We stopped first in West Thumb, which is one of the many geothermal sites in Yellowstone and a good introduction to the phenomenon without the distraction of geysers. Bubbling and steaming pools surrounded us, and we needed no urging to obey the Park signage about staying on the paths – although I was horrified at our very first steam pot to see an older couple do just that. Nothing happened, to my great relief. Later on we witnessed a Dangerous Hat Rescue when a gentleman’s sun hat blew off and into one of the danger areas – it was rescued by a Park Ranger with a long picky-uppy apparatus, so this must happen a lot.
Then we headed to Old Faithful, and saw our first buffalo of the day. He was sitting stolidly near the geyser, to the delight of all the tourists sitting and waiting in the stands. He had the air of an old performer wearily awaiting his cue. In fact, a few minutes before Old Faithful actually blew, the buffalo got up and walked ten yards away, as if heading to places. There was a bubbling prelude, then steam shot up, the audience cheered, and the buffalo began to pee. In fact, the buffalo urinated throughout the star’s performance – a textbook example of pulling focus.

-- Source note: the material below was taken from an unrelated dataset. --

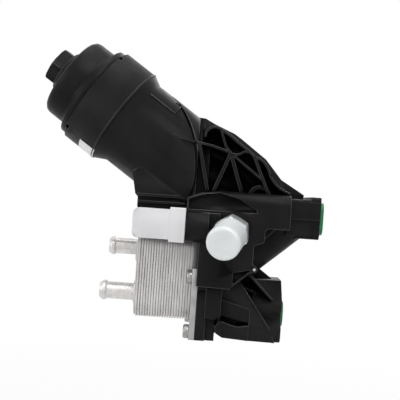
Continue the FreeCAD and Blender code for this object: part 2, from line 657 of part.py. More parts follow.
def housing_cuts():
    cuts = [bowl_cavity()]
    for y in (OUTLET_Y, INLET_Y):
        cuts.append(rod((UPPER_FACE_X + 1, y, UPPER_SEAL_Z), (-1, 0, 0), PORT_R, PORT_DEPTH))
    for y in (-LOWER_PORT_Y, LOWER_PORT_Y):
        cuts.append(rod((LOWER_FACE_X + 1, y, LOWER_SEAL_Z), (-1, 0, 0), LOWER_PORT_R, PORT_DEPTH))
    for z in (UPPER_BOLT_TOP_Z, UPPER_BOLT_LOW_Z):
        cuts.append(rod((UPPER_FACE_X + 1, UPPER_BOLT_Y, z), (-1, 0, 0), SLEEVE_R, UPPER_EAR_LEN + 2))
    for y in (-LOWER_BOLT_Y, LOWER_BOLT_Y):
        for z in (LOWER_BOLT_TOP_Z, LOWER_BOLT_LOW_Z):
            cuts.append(rod((LOWER_FACE_X + 1, y, z), (-1, 0, 0), SLEEVE_R, LOWER_BOSS_LEN + 1))
            cuts.append(rod((LOWER_FACE_X - LOWER_BOSS_LEN, y, z), (-1, 0, 0), SLEEVE_R + 1.5, 14.0))
    for y, z in COOLER_PORTS:
        cuts.append(rod((COOLER_FACE_X - 1, y, z), (1, 0, 0), COOLER_PORT_R, 20))
        cuts.append(ring((COOLER_FACE_X - 1, y, z), (1, 0, 0), PORT_SEAL_R + 1.8, PORT_SEAL_R - 1.8, 2.8))
    for y, z in COOLER_BOLTS:
        cuts.append(rod((COOLER_FACE_X - 1, y, z), (1, 0, 0), INSERT_R, INSERT_LEN + 1))
        cuts.append(rod((COOLER_FACE_X - 1, y, z), (1, 0, 0), BOLT_SHANK_R + 0.3, BOLT_SHANK_LEN))
    groove = FLANGE_SEAL_DEPTH + 1
    cuts.append(profile_ring(UPPER_FACE_X, UPPER_SEAL_Z, UPPER_SEAL_HALF_Y, UPPER_SEAL_HALF_Z, 0, groove))
    cuts.append(profile_ring(LOWER_FACE_X, LOWER_SEAL_Z, LOWER_SEAL_HALF_Y, LOWER_SEAL_HALF_Z, 0, groove))
    cuts.append(on_switch(rod((0, 0, -SWITCH_STEM_LEN - 1), (0, 0, 1), SWITCH_STEM_R + 0.1, SWITCH_STEM_LEN + 3)))
    return cuts + rear_pockets()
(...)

John and I then wandered down into the geyser field, looking at a bubbling this and a steaming that and getting a snoutful of sulphur fumes, which seemed to stay with us through the day. We stopped by Grand Geyser, which erupts when it feels like it but usually within a four-hour cycle. According to the sign, the window for the next anticipated eruption was 2:45 to 6:45. Since it was about 6 PM and some people there told us they’d been waiting since 3 PM with no action, we decided to sit down and wait, too. There was a strong wind but the afternoon sun was warm on our backs. We learned that the Grand Geyser “stage” is actually occupied by three performers: Grand Geyer, Turban Geyer (which burps and farts about every fifteen or twenty minutes), and Vent Geyser, which only puts on a show when Grand Geyer does. The area around the three geysers is covered by a shallow pond, and it’s a good sign for potential eruption when the pond is full. Every time Turban does its little display, the level in the pond drops a bit, and the crowd tenses, because if Grand is going to erupt, it happens either at the beginning or the end of Turban’s act.
So we waited. There was a couple with three small boys sitting near us and they started to get twitchy. The end of the “window” time came and went and Turban did its act, but Grand did not erupt. The crowd was noticeably restless. The three little boys sitting nearby became fretful. Seven o’clock came, and Turban began its routine again. Again, nothing from Grand. The family with the little boys gave up and went away. John stretched out on the bench in the sun and closed his eyes. As 7:15 approached, I watched the water around Grand’s mouth with binoculars and could see it starting to bubble. The crowd stirred. I told John I thought something was about to happen. He sat up, and as he did, a nearby gentleman cried, “Here we go!”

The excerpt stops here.